## [To do]
From the first line of the data below, copy each line up to the one containing "# The origin", and include that line too.

## [Data segment]
*-*-*

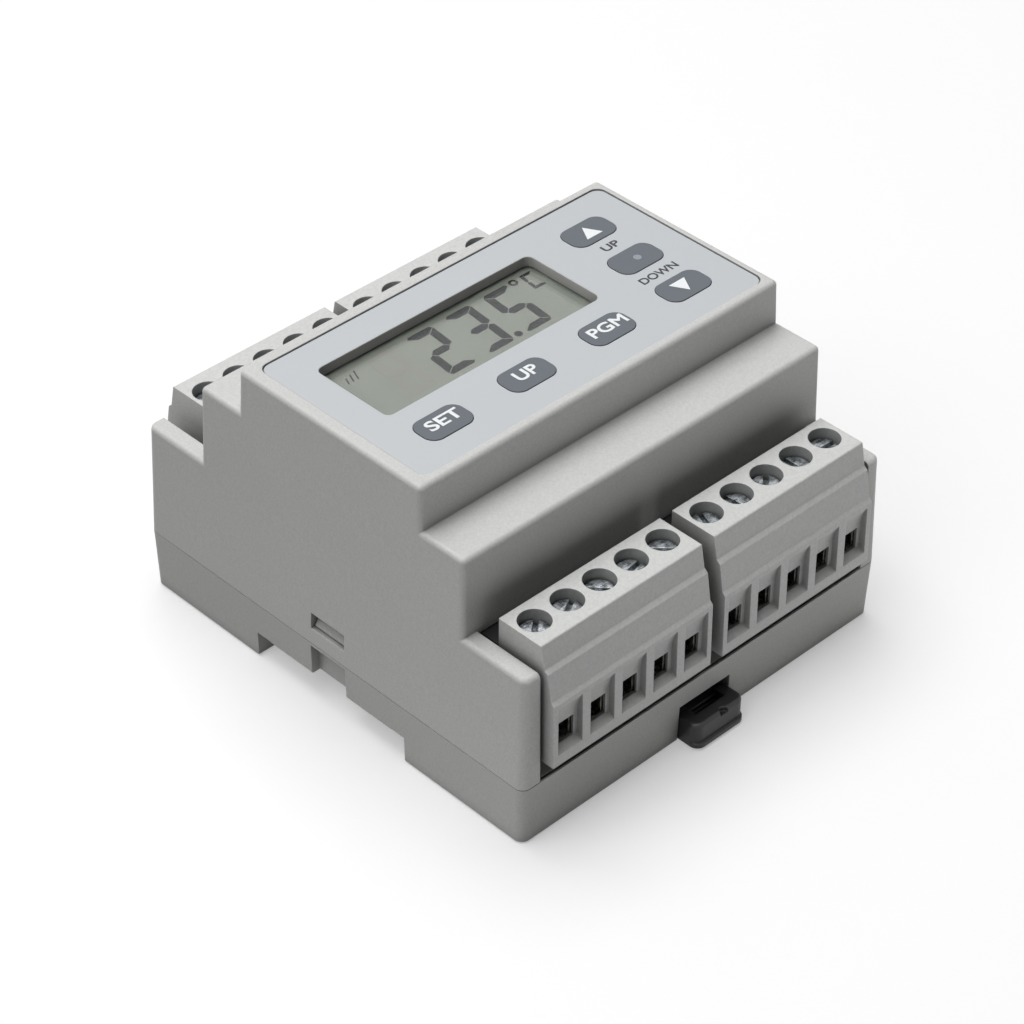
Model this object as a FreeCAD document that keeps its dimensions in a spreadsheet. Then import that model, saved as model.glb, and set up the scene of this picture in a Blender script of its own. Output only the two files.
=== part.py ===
import FreeCAD, Part
import math
import os
import Sketcher

# A temperature controller in a five-module housing for a 35 mm rail.
# X runs across the modules, +Y is the top of the lettering, +Z points out of the front panel.
# The origin is the middle of the pad that seats on the rail. Lengths are millimetres.

doc = FreeCAD.newDocument("temperature_controller")
sheet = doc.addObject("Spreadsheet::Sheet", "sizes")

DRIVING_SIZES = [
    # Housing shell
    ("housing_width", 87.5, "five rail modules of 17.5"),
    ("housing_length", 95.0, "across the rail, at the parting line"),
    ("channel_depth", 5.3, "feet to rail seat"),
    ("parting_height", 7.0, "rail seat to the joint between base and cover"),
    ("parting_gap", 0.15, "hairline between base and cover"),
    ("shelf_height", 30.2, "top of the cheeks beside the terminals"),
    ("step_height", 46.0, "top of the middle step"),
    ("rim_height", 54.7, "top of the rim round the panel"),
    ("step_length", 64.4, "middle step, across the rail"),
    ("top_length", 44.0, "panel end, across the rail"),
    ("riser_lean", 0.3, "mould draft of each riser"),
    ("side_lean", 1.6, "mould draft of each side wall, parting line to rim"),
    ("end_lean", 0.86, "mould draft of each end wall, parting line to rim"),
    ("base_lean", 0.35, "mould draft of the base, parting line to feet"),
    ("corner_radius", 1.7, "upright corners"),
    ("edge_radius", 0.95, "rounded outer edges of the cover"),
    ("wall", 2.0, "shell thickness"),
    ("top_wall", 1.55, "cover thickness under the panel"),
    ("base_floor", 3.0, "base thickness above the rail seat"),
    ("deck_thickness", 1.8, "base plate under each terminal bay"),
    ("deck_groove", 0.5, "groove between the deck and the end wall"),
    ("deck_groove_depth", 1.0, "groove between the deck and the end wall"),
    ("end_lip", 0.35, "end wall outside the groove"),
    ("sill_thickness", 1.0, "upright sill of the base below each header"),
    ("foot_bevel", 0.4, "outer edges of the feet"),
    # Rail and its catch
    ("rail_width", 35.0, "standard top-hat rail"),
    ("rail_flange", 1.0, "thickness of the rail"),
    ("rail_play", 0.2, "play between the rail and what grips it"),
    ("channel_width", 37.7, "opening between the feet"),
    ("seat_pad_width", 31.0, "raised pad that meets the rail"),
    ("seat_relief", 0.3, "channel roof above the pad"),
    ("hook_reach", 1.6, "fixed hook under the rail edge"),
    ("hook_thickness", 2.0, "fixed hook"),
    ("hook_width", 14.0, "each of the two fixed hooks"),
    ("hook_spacing", 50.0, "between the two fixed hooks"),
    ("foot_chamfer", 0.5, "lead-in at the channel mouth"),
    ("latch_width", 12.2, "sliding catch"),
    ("latch_play", 0.15, "play of the catch in its slot"),
    ("latch_travel", 4.0, "stroke of the catch"),
    ("latch_reach", 1.5, "nose of the catch under the rail edge"),
    ("latch_thickness", 3.4, "body of the catch"),
    ("tab_reach", 3.9, "finger tab outside the end wall"),
    ("tab_top", 0.3, "upper face of the finger tab"),
    ("tab_thickness", 5.0, "finger tab"),
    ("tab_corner", 1.8, "rounded corners of the finger tab"),
    ("tab_edge", 0.7, "rounded upper edge of the finger tab"),
    ("tab_lip", 0.4, "lip along the foot of the finger tab"),
    ("tab_lip_height", 0.9, "lip along the foot of the finger tab"),
    ("tab_slot_width", 7.2, "screwdriver slot in the tab"),
    ("tab_slot_length", 2.4, "screwdriver slot in the tab"),
    ("tab_slot_depth", 2.6, "screwdriver slot in the tab"),
    ("tab_notch", 1.9, "half-round notch in the tab's edge"),
    ("tab_notch_x", 0.75, "notch, right of the middle"),
    ("latch_mouth_top", 2.55, "top of the opening round the tab"),
    ("latch_mouth_depth", 3.5, "opening round the tab"),
    ("tongue_width", 1.3, "guide tongue on each side of the catch"),
    ("tongue_thickness", 0.9, "guide tongue"),
    ("tongue_length", 16.0, "guide tongue"),
    ("tongue_bottom", -3.3, "guide tongue"),
    ("tongue_front", 40.0, "housing centre to the front of the tongue"),
    # Snap joint between base and cover
    ("snap_width", 8.4, "window in each side wall of the cover"),
    ("snap_bottom", 10.4, "lower edge of the window"),
    ("snap_top", 13.8, "upper edge of the window"),
    ("snap_depth", 1.6, "wedge on the snap tongue"),
    ("snap_play", 0.25, "clearance round the snap tongue"),
    ("snap_thickness", 1.7, "snap tongue"),
    ("snap_tip", 0.9, "tongue above the window"),
    ("relief_width", 8.8, "recess in the base below the window"),
    ("relief_depth", 2.0, "recess in the base below the window"),
    ("relief_top", 6.5, "top of the recess"),
    # Terminal bays, plug-in blocks and their clamps
    ("bay_width", 79.4, "between the cheeks"),
    ("poles", 5, "ways in each block"),
    ("front_pitch", 7.4, "pole spacing of the front blocks"),
    ("rear_pitch", 7.0, "pole spacing of the rear blocks"),
    ("block_margin", 0.15, "block width beyond five pitches"),
    ("front_block_gap", 3.0, "between the two front blocks"),
    ("rear_block_gap", 2.6, "between the two rear blocks"),
    ("rear_outset", 1.4, "rear blocks stand this much further out"),
    ("block_back", 36.5, "housing centre to the back of a block"),
    ("block_top", 34.8, "upper face of a block"),
    ("block_bottom", 10.6, "underside of a block"),
    ("block_face", 49.55, "housing centre to the foot of the wire face"),
    ("face_lean", 0.25, "slope of the wire face"),
    ("lower_ledge", 0.65, "step at the lower ridge"),
    ("middle_lean", 0.9, "slope of the face between the ridges"),
    ("upper_ledge", 0.8, "step at the upper ridge"),
    ("brow_lean", 0.85, "slope of the face above the ridges"),
    ("lower_ridge", 24.4, "height of the lower ridge"),
    ("upper_ridge", 30.35, "height of the upper ridge"),
    ("ridge_bevel", 0.65, "bevel on each ridge"),
    ("ridge_radius", 0.3, "rounded long edges of a block's wire face"),
    ("nose_depth", 3.2, "part of a block inside its header"),
    ("nose_inset", 1.5, "nose narrower than the block, each side"),
    ("nose_bottom", 11.0, "underside of the nose"),
    ("nose_top", 27.8, "upper side of the nose"),
    ("screw_row", 40.8, "housing centre to the screw axes"),
    ("screw_hole", 5.8, "driver hole diameter"),
    ("head_diameter", 5.2, "terminal screw head"),
    ("head_top", 32.7, "upper face of the screw head"),
    ("head_height", 2.2, "terminal screw head"),
    ("head_play", 0.05, "under the screw head"),
    ("slot_width", 0.95, "screwdriver slot"),
    ("slot_depth", 1.0, "screwdriver slot"),
    ("shank_diameter", 2.9, "terminal screw shank"),
    ("shank_bottom", 20.2, "lower end of the shank"),
    ("thread_play", 0.05, "radial play of the shank in the cage"),
    ("neck_hole", 3.4, "hole below the screw head"),
    ("window_width", 5.6, "wire opening"),
    ("window_top", 22.9, "wire opening"),
    ("window_bottom", 12.9, "wire opening"),
    ("window_depth", 1.5, "wire funnel"),
    ("funnel_radius", 8.0, "scoop above the wire"),
    ("throat_width", 4.1, "inner end of the wire funnel"),
    ("throat_top", 18.2, "inner end of the wire funnel"),
    ("throat_bottom", 13.9, "inner end of the wire funnel"),
    ("cage_width", 4.4, "clamp cage"),
    ("cage_length", 9.3, "clamp cage, along the wire"),
    ("cage_bottom", 13.2, "clamp cage, open"),
    ("cage_wall", 0.6, "clamp cage"),
    ("cage_opening", 6.2, "height inside the cage"),
    ("cage_nut", 2.4, "threaded top of the cage"),
    ("cage_play", 0.15, "clearance round the cage"),
    ("cage_travel", 3.4, "rise of the cage"),
    ("cage_corner", 1.0, "rounded lower corners of the cage"),
    ("bar_width", 2.4, "contact bar through the cage"),
    ("bar_thickness", 0.8, "contact bar through the cage"),
    ("contact_height", 18.9, "middle of the contact bars and pins"),
    ("throat_wall", 0.55, "wall between funnel and cage"),
    # Headers
    ("header_wall", 1.2, "shroud"),
    ("header_play", 0.2, "clearance round the nose, and behind the block"),
    ("header_depth", 10.3, "shroud, along the plugging direction"),
    ("header_gap", 0.3, "clearance of the shroud in the cover"),
    ("pin_size", 1.0, "square contact pin"),
    ("pin_play", 0.3, "clearance round a pin in the nose"),
    ("pin_length", 2.8, "free length of a pin"),
    # Boards
    ("board_thickness", 1.6, "both boards"),
    ("board_height", 8.0, "underside of the main board"),
    ("board_width", 78.0, "main board"),
    ("board_length", 59.0, "main board"),
    ("post_diameter", 5.0, "board posts"),
    ("post_span_x", 68.0, "between the posts of the base"),
    ("post_span_y", 40.0, "between the posts of the base"),
    ("pin_post", 2.4, "locating pin on each post"),
    ("pin_proud", 1.0, "locating pin above the board"),
    ("post_hole", 2.8, "hole for the locating pin"),
    ("transformer_width", 30.0, "transformer on the main board"),
    ("transformer_length", 26.0, "transformer on the main board"),
    ("transformer_height", 22.0, "transformer on the main board"),
    ("capacitor_diameter", 10.0, "capacitor on the main board"),
    ("capacitor_height", 16.0, "capacitor on the main board"),
    ("capacitor_x", -19.0, "middle of the two capacitors"),
    ("part_gap", 1.2, "between the parts on the main board, and to its edge"),
    ("relay_width", 10.0, "one relay"),
    ("relay_length", 24.0, "one relay"),
    ("relay_height", 15.5, "one relay"),
    ("relay_pitch", 12.0, "between relays"),
    ("relays", 3, "relay outputs"),
    ("display_board_width", 78.6, "board behind the panel"),
    ("display_board_length", 38.0, "board behind the panel"),
    ("boss_inset", 2.3, "cover bosses, in from the board's corners"),
    ("boss_diameter", 3.8, "cover bosses that hold the display board"),
    ("stake_diameter", 1.6, "riveted end of each boss"),
    ("stake_hole", 2.0, "hole for the riveted end"),
    ("stake_proud", 0.8, "riveted end below the board"),
    ("strip_width", 2.5, "pin strip between the boards"),
    ("strip_length", 20.0, "pin strip between the boards"),
    ("strip_x", 36.2, "pin strip between the boards"),
    # Panel, display and keys
    ("panel_width", 79.9, "front panel sheet"),
    ("panel_length", 40.1, "front panel sheet"),
    ("panel_x", 0.55, "middle of the panel sheet"),
    ("panel_corner", 2.0, "front panel sheet"),
    ("panel_thickness", 0.4, "front panel sheet"),
    ("panel_sink", 0.25, "panel below the rim"),
    ("panel_play", 0.2, "groove round the panel"),
    ("view_width", 49.45, "display opening"),
    ("view_length", 17.95, "display opening"),
    ("view_x", -8.125, "middle of the display opening"),
    ("view_y", 4.6, "middle of the display opening"),
    ("view_corner", 1.4, "display opening"),
    ("lens_margin", 1.5, "lens beyond the opening"),
    ("lens_thickness", 0.8, "display lens"),
    ("lens_gap", 0.1, "lens to display"),
    ("lcd_margin", 2.0, "display glass beyond the opening"),
    ("lcd_thickness", 2.9, "display glass with its frame"),
    ("lcd_step", 0.8, "frame beyond the display glass"),
    ("key_width", 10.2, "key"),
    ("key_length", 6.2, "key"),
    ("key_corner", 2.3, "key"),
    ("key_proud", 0.12, "key above the panel"),
    ("key_play", 0.12, "gap round a key"),
    ("key_flange", 0.7, "flange beyond the key"),
    ("flange_thickness", 0.8, "key flange"),
    ("flange_play", 0.05, "flange below the panel"),
    ("key_travel", 0.4, "key stroke"),
    ("key_stem", 3.4, "stem under the key"),
    ("stem_length", 0.5, "stem under the key"),
    ("stem_gap", 0.1, "stem above its switch, key pressed"),
    ("switch_size", 6.0, "push switch body"),
    ("plunger_diameter", 3.0, "push switch plunger"),
    ("plunger_height", 0.6, "push switch plunger"),
    ("key_row", -11.6, "middle of the bottom row"),
    ("row_left", -27.3, "first key of the bottom row"),
    ("row_pitch", 18.97, "bottom row"),
    ("key_column", 29.25, "middle of the right column"),
    ("column_top", 11.25, "upper key of the right column"),
    ("column_pitch", 11.45, "right column"),
]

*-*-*

## [Response for this exercise]
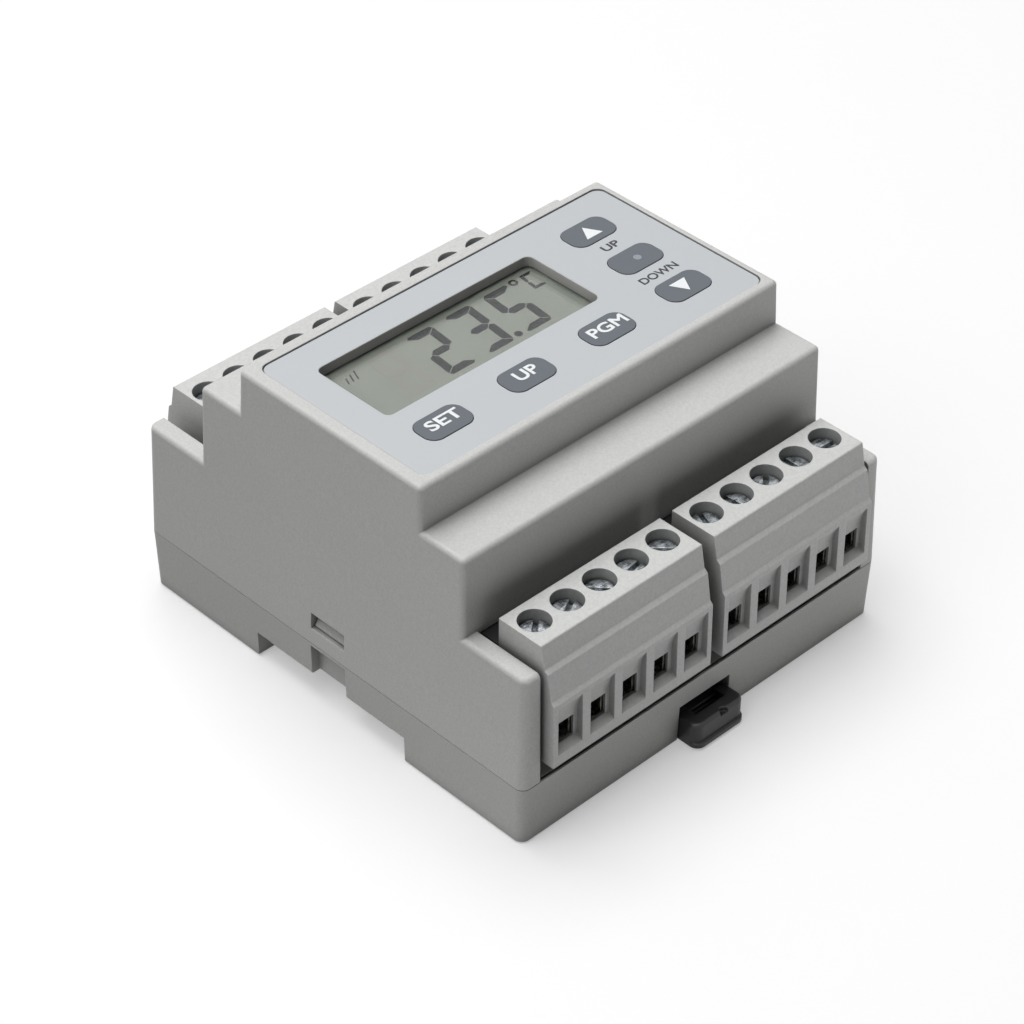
Model this object as a FreeCAD document that keeps its dimensions in a spreadsheet. Then import that model, saved as model.glb, and set up the scene of this picture in a Blender script of its own. Output only the two files.
=== part.py ===
import FreeCAD, Part
import math
import os
import Sketcher

# A temperature controller in a five-module housing for a 35 mm rail.
# X runs across the modules, +Y is the top of the lettering, +Z points out of the front panel.
# The origin is the middle of the pad that seats on the rail. Lengths are millimetres.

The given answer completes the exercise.